Object Lessons: Case Studies in Minimal Art
With its acquisition of the Panza Collection in 1990–92, the Solomon R. Guggenheim Museum assumed one of the premier holdings of art of the 1960s and ’70s, comprising more than 350 examples of Minimal, Post-Minimal, and Conceptual art assembled by the visionary Italian collectors Giovanna and Giuseppe Panza di Biumo. Object Lessons represents a ten-year effort by the Guggenheim to explore questions surrounding the identity and stewardship of these remarkable works through the Panza Collection Initiative, a multidisciplinary study project devoted to researching their technical and aesthetic history.
The volume centers on three works by key figures of Minimal art—Dan Flavin, Donald Judd, Robert Morris—and a fourth by the Conceptual artist Lawrence Weiner, which were selected from among over 140 works investigated over the course of the initiative. Authors Francesca Esmay, Ted Mann, and Jeffrey Weiss present each example in exhaustive detail and from several vantages, combining art history and conservation. Together they explore how a previously unaddressed history of production, ownership, and display has deeply influenced the life and legacy of the radical works of the period.
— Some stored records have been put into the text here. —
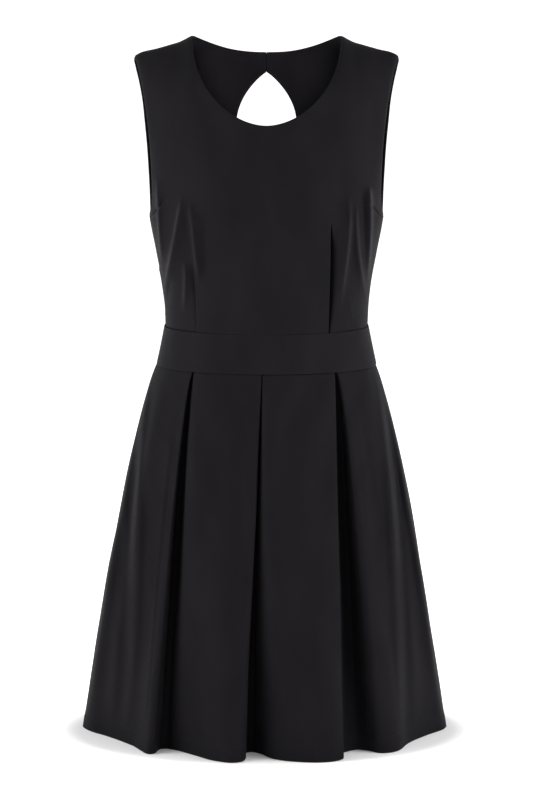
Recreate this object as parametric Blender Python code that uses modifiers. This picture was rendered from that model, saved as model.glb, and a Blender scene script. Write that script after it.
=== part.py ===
"""Cocktail dress: sleeveless fit-and-flare dress, filled out and open at neck, armholes and hem.

Frame: metres, +Z up, the front faces -Y, +X is the viewer's right. The origin lies midway
between the shoulder seams, where the wearer's shoulders hold the dress.

Every cloth piece is an open sheet lofted through sections that are worked out from the sizes
and tables below, and a Solidify modifier turns it into a wall. The bodice and waistband pieces
are mirrored halves; the skirts are lofted whole, since they sway a little to one side and the
three front pleats fall unevenly.
"""
import math

import bpy
import numpy as np

# ---------------------------------------------------------------- driving sizes, in metres
CLOTH = 0.0012          # wall of the dress cloth
BAND_CLOTH = 0.0020     # wall of the waistband, two layers of cloth
SEAM = 0.0004           # clear gap between neighbouring pieces at a seam
Z_NECK_FRONT = -0.0925  # lowest point of the front neckline
Z_NECK_BACK = -0.0122   # lowest point of the back neckline
NECK_HALF = 0.0940      # half width of the neck opening on the shoulder line
TIP_HALF = 0.1650       # half width over the shoulder tips
Z_UNDERARM = -0.2139    # bottom of the armholes
Z_WAIST = -0.3520       # seam between bodice and waistband
Z_BASQUE = -0.4010      # seam between waistband and skirt
Z_HEM = -0.8724         # hem
ROLL = 0.070            # height over which the cloth rolls over the shoulder line

KEYHOLE_TOP = -0.0370   # top of the keyhole, under the neck closure
KEYHOLE_LOW = -0.1560   # bottom of the keyhole
KEYHOLE_WIDE = -0.1060  # height at which the keyhole is widest
KEYHOLE_HALF = 0.0395   # its largest half width
SLIT_HALF = 0.0005      # half gap of the slit between neckline and keyhole

SKIRT_ROUND = 0.42      # fullness of the skirt's plan: 0.5 is an ellipse, less is squarer

BUTTON_RADIUS = 0.0050
BUTTON_HEIGHT = 0.0032
LOOP_WIRE = 0.0006      # radius of the thread loop

# ---------------------------------------------------------------- tables
# Bodice sections from waist seam to above the shoulders. Over the underarm the half widths
# are those of the upper arm, which the armholes cut into; the back is wider there.
BODICE = (
    # z,      front_half, back_half, front_depth, back_depth, front_round, back_round
    (-0.3520, 0.1272, 0.1272, 0.0985, 0.0880, 0.43, 0.43),
    (-0.3250, 0.1283, 0.1283, 0.1030, 0.0865, 0.41, 0.43),
    (-0.3000, 0.1309, 0.1309, 0.1080, 0.0868, 0.39, 0.43),
    (-0.2550, 0.1388, 0.1388, 0.1175, 0.0925, 0.34, 0.41),
    (-0.2139, 0.1459, 0.1459, 0.1240, 0.0985, 0.30, 0.39),
    (-0.1950, 0.1468, 0.1518, 0.1235, 0.1005, 0.30, 0.38),
    (-0.1700, 0.1492, 0.1595, 0.1215, 0.1020, 0.31, 0.37),
    (-0.1300, 0.1550, 0.1645, 0.1140, 0.1015, 0.33, 0.36),
    (-0.0700, 0.1650, 0.1712, 0.0960, 0.0930, 0.37, 0.37),
    (-0.0200, 0.1745, 0.1770, 0.0800, 0.0800, 0.40, 0.40),
    (0.0300, 0.1785, 0.1785, 0.0700, 0.0700, 0.42, 0.42),
)
# Height of the shoulder line across the dress.
SHOULDER = (
    # x,     z
    (0.0000, 0.0230),
    (0.0850, 0.0150),
    (0.0940, 0.0130),
    (0.1000, 0.0096),
    (0.1090, 0.0050),
    (0.1200, 0.0015),
    (0.1400, -0.0042),
    (0.1590, -0.0094),
    (0.1650, -0.0128),
)
# Armhole edges: distance from the centre line at each height.
ARMHOLE = (
    # z,      front_x, back_x
    (-0.2139, 0.1459, 0.1459),
    (-0.2090, 0.1454, 0.1467),
    (-0.2030, 0.1443, 0.1472),
    (-0.1850, 0.1429, 0.1482),
    (-0.1600, 0.1431, 0.1497),
    (-0.1300, 0.1444, 0.1516),
    (-0.1000, 0.1468, 0.1543),
    (-0.0700, 0.1507, 0.1572),
    (-0.0450, 0.1553, 0.1611),
    (-0.0260, 0.1598, 0.1647),
    (-0.0175, 0.1627, 0.1657),
    (-0.0128, 0.1650, 0.1650),
)
# Where the inner edge of a half bodice changes, as shares of it: end of the centre line, of
# the keyhole and of the slit. SIDE_SHARE is the side seam's share of the outer edge.
FRONT_MARKS = {"centre": 0.50}
BACK_MARKS = {"centre": 0.38, "keyhole": 0.76, "slit": 0.82}
SIDE_SHARE = 0.40
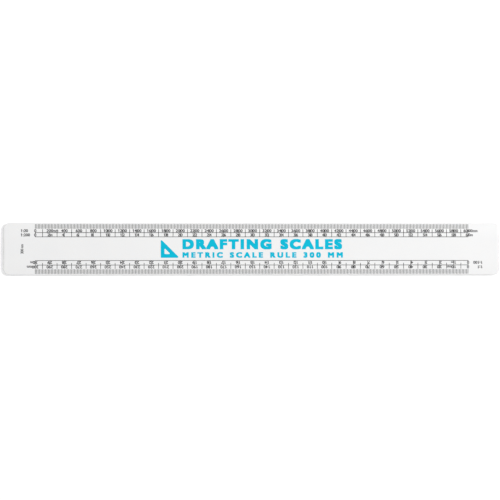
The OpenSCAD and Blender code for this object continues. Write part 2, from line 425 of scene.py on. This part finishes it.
def font_mesh(words):
    """The built-in font's letters as (points, faces)."""
    curve = bpy.data.curves.new("glyph", "FONT")
    curve.body = words
    curve.resolution_u = CURVE_STEPS
    holder = bpy.data.objects.new("glyph", curve)
    bpy.context.scene.collection.objects.link(holder)
    bpy.context.view_layer.update()
    mesh = bpy.data.meshes.new_from_object(holder.evaluated_get(bpy.context.evaluated_depsgraph_get()))
    points = np.array([v.co[:2] for v in mesh.vertices]).reshape(-1, 2)
    loops = [list(p.vertices) for p in mesh.polygons]
    bpy.data.objects.remove(holder)
    bpy.data.curves.remove(curve)
    bpy.data.meshes.remove(mesh)
    return points, loops


def rim_edges(loops):
    """The edges that only one face uses."""
    seen = {}
    for loop in loops:
        for a, b in zip(loop, loop[1:] + loop[:1]):
            key = (min(a, b), max(a, b))
            seen[key] = seen.get(key, 0) + 1
    return [key for key, uses in seen.items() if uses == 1]


def covers(spots, points, edges):
    """Which spots lie inside the outline that the edges make, by counting crossings to the right."""
    a, b = points[[e[0] for e in edges]], points[[e[1] for e in edges]]
    x, y = spots[:, :1], spots[:, 1:]
    spans = (a[:, 1] > y) != (b[:, 1] > y)
    rise = np.where(b[:, 1] == a[:, 1], 1, b[:, 1] - a[:, 1])
    crossing = a[:, 0] + (y - a[:, 1]) * (b[:, 0] - a[:, 0]) / rise
    return np.count_nonzero(spans & (crossing > x), axis=1) % 2 == 1


def triangles(points, lines, keeps):
    """Splits the plane along the lines into triangles, and returns the ones whose centres are kept."""
    found, _, faces, *_ = delaunay_2d_cdt([Vector(p) for p in points], lines, [], 0, SAME_POINT)
    found = np.array([p[:] for p in found])
    kept = keeps(np.array([found[list(face)].mean(0) for face in faces]))
    faces = [list(face) for face, keep in zip(faces, kept) if keep]
    used = sorted(set(i for face in faces for i in face))
    place = {old: new for new, old in enumerate(used)}
    return found[used], [[place[i] for i in face] for face in faces]


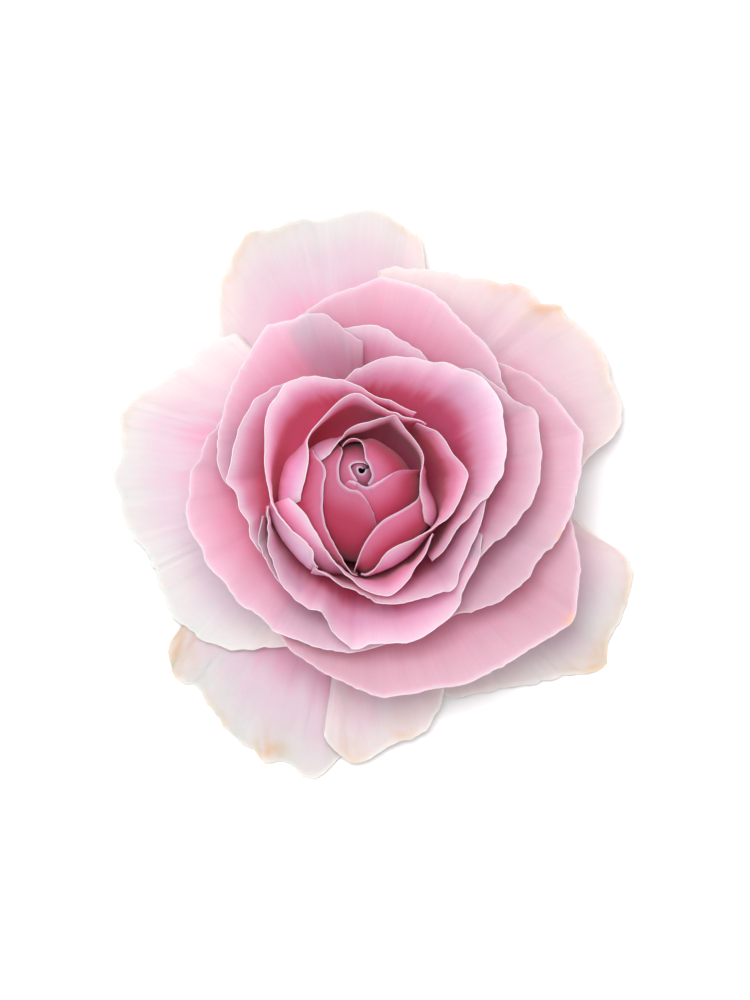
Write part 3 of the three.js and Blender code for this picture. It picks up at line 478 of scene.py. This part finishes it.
def make_petal(petal, seed):
    kind = kind_of(petal)
    colours, depths, wave = LOOKS[kind]
    lines, angles = petal["lines"], petal["grid"]
    # points at even shares of the profile's length, closer together near the rim
    seg = np.linalg.norm(np.diff(lines, axis=1), axis=2)
    run = np.concatenate([np.zeros((len(angles), 1)), np.cumsum(seg, axis=1)], axis=1)
    share = 1 - (1 - np.linspace(0, 1, MESH_ROWS)) ** 1.5
    fine = np.empty((len(angles), MESH_ROWS, 2))
    for i in range(len(angles)):
        for c in (0, 1):
            fine[i, :, c] = np.interp(share * run[i, -1], run[i], lines[i, :, c])
    depth = (1 - share)[None, :] * run[:, -1:]            # distance to the rim, down the petal
    middle = place(fine[..., 0], angles[:, None], fine[..., 1])
    across = np.radians(angles)[:, None] * np.maximum(fine[:, -1:, 0], 6) + 0 * depth
    side = np.minimum(angles - angles[0], angles[-1] - angles)[:, None] * RAD * fine[..., 0]
    edge = np.minimum(depth, np.maximum(side, 0) + 0.5)

    # waves of the surface and a rim that rolls slightly outwards
    du, dv = np.gradient(middle, axis=0), np.gradient(middle, axis=1)
    n = np.cross(du, dv)
    n /= np.linalg.norm(n, axis=2, keepdims=True)
    near_rim = np.exp(-depth / (5 + 12 * wave))
    body = np.exp(-depth / 18)
    lift = wave * smooth_noise(across, seed, (14, 0.7), (6, 0.35)) * near_rim
    lift += 0.5 * wave * smooth_noise(across + 0.4 * depth, seed + 50, (22, 0.8)) * body
    roll = 0.12 + 0.4 * wave
    lift -= roll * np.clip(1 - depth / 1.6, 0, 1) ** 2
    middle = middle + n * lift[..., None]

    thick = EDGE_THICK + (THICK - EDGE_THICK) * smoothstep(0, 2.2, edge)
    points, quads = sheet(middle, thick)

    # painted light and shade: this petal's colours are scaled lighter or darker for how the light falls
    # on it
    light = PAINTED_LIGHT_AND_SHADE.get(petal["name"][len("petal_"):], 1)
    stops = [np.minimum(linear(c) * light, 0.95) for c in colours]
    shade = stops[0] + (stops[1] - stops[0]) * smoothstep(0, depths[0], edge)[..., None]
    blotch = smooth_noise(across + 0.3 * depth, seed + 9, (16, 0.6), (5, 0.3))
    reach = depth * (1 + 0.12 * blotch)
    shade += (stops[2] - stops[1]) * smoothstep(depths[0], depths[1], reach)[..., None]
    shade += (stops[3] - stops[2]) * smoothstep(depths[1], depths[2], reach)[..., None]
    for name, angle, width, deep, strength in STAINS:
        if name == petal["name"]:
            spot = np.exp(-((angles[:, None] - angle) / width) ** 2 - (edge / deep) ** 2)
            patchy = np.clip(0.8 + 0.5 * smooth_noise(across * 3 + depth, seed + 3, (5, 0.8)), 0, 1.2)
            spot = np.clip(strength * spot * patchy, 0, 1)[..., None]
            shade = shade * (1 - spot) + linear(TAN) * spot
    tint = np.concatenate([shade, np.ones(shade.shape[:2] + (1,))], 2).reshape(-1, 4)
    flow = np.stack([across, depth, edge], 2).reshape(-1, 3)
    piece = to_mesh("rose_" + petal["name"], points, quads,
                    {"tint": np.concatenate([tint, tint]), "flow": np.concatenate([flow, flow])})
    piece.data.materials.append(petal_material(kind))
    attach(piece, "root")
    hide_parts(petal["name"])


# ---- materials ----------------------------------------------------------------------------------
class Nodes:
    """Small helper that adds and links shader nodes."""

    def __init__(self, name):
        self.material = bpy.data.materials.new(name)
        self.material.use_nodes = True
        self.tree = self.material.node_tree
        self.shader = self.tree.nodes["Principled BSDF"]

    def add(self, kind, **settings):
        node = self.tree.nodes.new("ShaderNode" + kind)
        for key, value in settings.items():
            if isinstance(getattr(node, key, None), (str, int, float, bool)):
                setattr(node, key, value)
            else:
                node.inputs[key].default_value = value
        return node

    def link(self, source, target):
        self.tree.links.new(source, target)


made_materials = {}


def petal_material(kind):
    if kind in made_materials:
        return made_materials[kind]
    m = Nodes("petal_" + kind)
    tint = m.add("Attribute", attribute_name="tint")
    flow = m.add("Attribute", attribute_name="flow")
    # veins run from the receptacle to the rim: noise drawn out along the petal
    stretch = m.add("Mapping")
    stretch.inputs["Scale"].default_value = (1.0, 0.05, 0)
    m.link(flow.outputs["Vector"], stretch.inputs["Vector"])
    veins = m.add("TexNoise")
    veins.inputs["Scale"].default_value = 1.3
    veins.inputs["Detail"].default_value = 4
    veins.inputs["Roughness"].default_value = 0.6
    m.link(stretch.outputs["Vector"], veins.inputs["Vector"])
    ramp = m.add("ValToRGB")
    ramp.color_ramp.elements[0].position, ramp.color_ramp.elements[1].position = 0.34, 0.66
    low = {"guard": (0.985, 0.955, 0.965, 1)}.get(kind, (0.985, 0.945, 0.96, 1))
    ramp.color_ramp.elements[0].color = low
    ramp.color_ramp.elements[1].color = (1, 1, 1, 1)
    m.link(veins.outputs["Fac"], ramp.inputs["Fac"])
    mix = m.add("MixRGB", blend_type="MULTIPLY")
    mix.inputs["Fac"].default_value = 1
    m.link(tint.outputs["Color"], mix.inputs["Color1"])
    m.link(ramp.outputs["Color"], mix.inputs["Color2"])
    m.link(mix.outputs["Color"], m.shader.inputs["Base Color"])
    # a fine velvety grain on top of the veins
    grain = m.add("TexNoise")
    grain.inputs["Scale"].default_value = 4.5
    grain.inputs["Detail"].default_value = 3
    m.link(flow.outputs["Vector"], grain.inputs["Vector"])
    height = m.add("MixRGB", blend_type="MIX")
    height.inputs["Fac"].default_value = 0.45
    m.link(veins.outputs["Fac"], height.inputs["Color1"])
    m.link(grain.outputs["Fac"], height.inputs["Color2"])
    bump = m.add("Bump")
    bump.inputs["Strength"].default_value = 0.5
    bump.inputs["Distance"].default_value = 0.00016
    m.link(height.outputs["Color"], bump.inputs["Height"])
    m.link(bump.outputs["Normal"], m.shader.inputs["Normal"])
    s = m.shader.inputs
    s["Roughness"].default_value = 0.62
    s["Specular IOR Level"].default_value = 0.25
    s["Subsurface Weight"].default_value = 0.85
    s["Subsurface Radius"].default_value = (1.0, 0.45, 0.5)
    s["Subsurface Scale"].default_value = 0.0016
    s["Sheen Weight"].default_value = 0.12
    s["Sheen Roughness"].default_value = 0.5
    made_materials[kind] = m.material
    return m.material


for number, petal in enumerate(petals):
    make_petal(petal, 100 + 7 * number)


# ---- receptacle and sepals ----------------------------------------------------------------------
def green_material(name, dark, light):
    m = Nodes(name)
    coords = m.add("TexCoord")
    noise = m.add("TexNoise")
    noise.inputs["Scale"].default_value = 260
    noise.inputs["Detail"].default_value = 5
    m.link(coords.outputs["Object"], noise.inputs["Vector"])
    ramp = m.add("ValToRGB")
    ramp.color_ramp.elements[0].position, ramp.color_ramp.elements[1].position = 0.3, 0.72
    ramp.color_ramp.elements[0].color = (*linear(dark), 1)
    ramp.color_ramp.elements[1].color = (*linear(light), 1)
    m.link(noise.outputs["Fac"], ramp.inputs["Fac"])
    m.link(ramp.outputs["Color"], m.shader.inputs["Base Color"])
    bump = m.add("Bump")
    bump.inputs["Strength"].default_value = 0.4
    bump.inputs["Distance"].default_value = 0.0002
    m.link(noise.outputs["Fac"], bump.inputs["Height"])
    m.link(bump.outputs["Normal"], m.shader.inputs["Normal"])
    m.shader.inputs["Roughness"].default_value = 0.55
    m.shader.inputs["Subsurface Weight"].default_value = 0.15
    m.shader.inputs["Subsurface Scale"].default_value = 0.001
    return m.material


HIP = [(0, 0), (2.4, 0), (2.5, 1.2), (3.4, 2.2), (5.2, 3.4), (6.1, 4.8), (6.2, 6.2), (5.7, 7.4),
       (5.9, 8.3), (6.4, 8.9), (5.6, 10.4), (3.3, 14.2), (0.45, 19), (0, 19.2)]
SEPAL = [(6.9, 8.3, 1.6), (9, 8.5, 3.2), (12.5, 7.6, 3.9), (16.5, 6, 3.4), (20.5, 4.2, 2.4),
         (24.5, 2.6, 1.3), (27.5, 1.7, 0.5)]
SEPALS, SEPAL_TURN = 5, 22
TURNS = 72


def make_receptacle():
    knots = np.array(HIP, float)
    run = np.concatenate([[0], np.cumsum(np.linalg.norm(np.diff(knots, axis=0), axis=1))])
    at = np.linspace(0, run[-1], 60)[1:-1]
    r, z = np.interp(at, run, knots[:, 0]), np.interp(at, run, knots[:, 1])
    r, z = blur(r.copy(), 0, 2), blur(z.copy(), 0, 2)
    z[0] = 0
    turn = np.arange(TURNS) * 2 * math.pi / TURNS
    ribs = 1 + 0.012 * np.cos(5 * turn)[:, None] + 0 * r
    ring = np.stack([r * ribs * np.cos(turn)[:, None] + FOOT[0],
                     r * ribs * np.sin(turn)[:, None] + FOOT[1], z + 0 * ribs], 2)
    count = len(r)
    points = np.concatenate([ring.reshape(-1, 3), [[FOOT[0], FOOT[1], 0], [FOOT[0], FOOT[1], 19.2]]])
    mesh = bpy.data.meshes.new("rose_receptacle")
    faces = []
    for i in range(TURNS):
        a, b = i * count, (i + 1) % TURNS * count
        faces += [(a + j, b + j, b + j + 1, a + j + 1) for j in range(count - 1)]
        faces += [(TURNS * count, b, a), (TURNS * count + 1, a + count - 1, b + count - 1)]
    mesh.from_pydata([tuple(p) for p in (points + SHIFT) * MM], [], faces)
    mesh.polygons.foreach_set("use_smooth", [True] * len(mesh.polygons))
    piece = bpy.data.objects.new("rose_receptacle", mesh)
    bpy.context.scene.collection.objects.link(piece)
    piece.data.materials.append(green_material("receptacle_green", (86, 112, 58), (138, 160, 92)))
    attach(piece, "root")
    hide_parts("receptacle")


def make_sepal(number, material):
    turn = (SEPAL_TURN + (number - 1) * 360 / SEPALS) * RAD
    knots = np.array(SEPAL)
    at = np.linspace(0, 1, SEPAL_ROWS) * (len(knots) - 1)
    reach, z, half = (np.interp(at, range(len(knots)), knots[:, c]) for c in range(3))
    reach, z, half = (blur(v.copy(), 0, 30) for v in (reach, z, half))
    side = np.linspace(-1, 1, 17)
    s, w = np.meshgrid(side, half, indexing="ij")
    wobble = smooth_noise(reach[None] + 7 * s, SEPAL_SEED + number, (9, 0.25)) * np.abs(s)
    x, y = reach[None] + 0 * s, s * w
    height = z[None] - 0.35 * (1 - s * s) + 0.6 * wobble + 0.25 * np.exp(-(s / 0.12) ** 2) * -1
    middle = np.stack([FOOT[0] + x * math.cos(turn) - y * math.sin(turn),
                       FOOT[1] + x * math.sin(turn) + y * math.cos(turn), height], 2)
    thick = SEPAL_THICK[0] + SEPAL_THICK[1] * (1 - np.abs(s))
    points, quads = sheet(middle, thick)
    piece = to_mesh(f"rose_sepal_{number}", points, quads, {})
    piece.data.materials.append(material)
    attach(piece, "root")
    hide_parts(f"sepal_{number}")


make_receptacle()
sepal_green = green_material("sepal_green", (84, 116, 62), (132, 160, 96))
for number in range(1, SEPALS + 1):
    make_sepal(number, sepal_green)


# ---- floor, light, camera -----------------------------------------------------------------------
def make_floor():
    bpy.ops.mesh.primitive_plane_add(size=8, location=(0, 0, cad_box[0].z))
    floor = bpy.context.object
    floor.name = "floor"
    m = Nodes("floor_white")
    noise = m.add("TexNoise")
    noise.inputs["Scale"].default_value = 40
    ramp = m.add("ValToRGB")
    ramp.color_ramp.elements[0].color = (0.975, 0.975, 0.975, 1)
    ramp.color_ramp.elements[1].color = (0.985, 0.985, 0.985, 1)
    m.link(noise.outputs["Fac"], ramp.inputs["Fac"])
    m.link(ramp.outputs["Color"], m.shader.inputs["Base Color"])
    m.shader.inputs["Roughness"].default_value = 0.9
    m.shader.inputs["Specular IOR Level"].default_value = 0.1
    floor.data.materials.append(m.material)


def aim(thing, at):
    thing.rotation_euler = (Vector(at) - thing.location).to_track_quat("-Z", "Y").to_euler()


def make_lights():
    world = bpy.data.worlds.new("studio")
    bpy.context.scene.world = world
    world.use_nodes = True
    background = world.node_tree.nodes["Background"]
    background.inputs["Color"].default_value = (1, 1, 1, 1)
    background.inputs["Strength"].default_value = WORLD
    for name, place_at, size, watts in LIGHTS:
        data = bpy.data.lights.new(name, "AREA")
        data.shape, data.size, data.energy = "DISK", size, watts
        lamp = bpy.data.objects.new(name, data)
        lamp.location = place_at
        bpy.context.scene.collection.objects.link(lamp)
        aim(lamp, (0, 0, 0.02))


def make_camera():
    """Looks straight down; the bloom's swirl is a little above and left of the middle of the view."""
    data = bpy.data.cameras.new("camera")
    data.sensor_width = SENSOR
    distance = CAMERA_HEIGHT - FOCUS_HEIGHT
    data.lens = SENSOR * distance / VIEW_SIDE
    data.clip_end = 20
    camera = bpy.data.objects.new("camera", data)
    camera.location = ((SHIFT[0] + VIEW_OFFSET[0]) * MM, (SHIFT[1] + VIEW_OFFSET[1]) * MM,
                       CAMERA_HEIGHT)
    bpy.context.scene.collection.objects.link(camera)
    bpy.context.scene.camera = camera


make_floor()
make_lights()
make_camera()
bpy.context.scene.view_settings.view_transform = "Standard"
bpy.context.scene.cycles.max_bounces = BOUNCES
bpy.context.scene.cycles.diffuse_bounces = DIFFUSE_BOUNCES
A concluding chapter, with contributions by art historian Martha Buskirk and art historian and attorney Virginia Rutledge, examines the topic of decommission, a new category of collection classification devised by the Guggenheim for works that are contested or compromised and, therefore, no longer viable for display. Copiously illustrated with photographs of the works, the exhibitions in which they appeared, and related drawings and proposals, the volume also includes extensive excerpts of new interviews with artists and fabricators, key historical documents, and previously unpublished correspondence.
This publication was made possible thanks to the Andrew W. Mellon Foundation which provided generous funding to support the Panza Collection Initiative throughout three phases of project activity.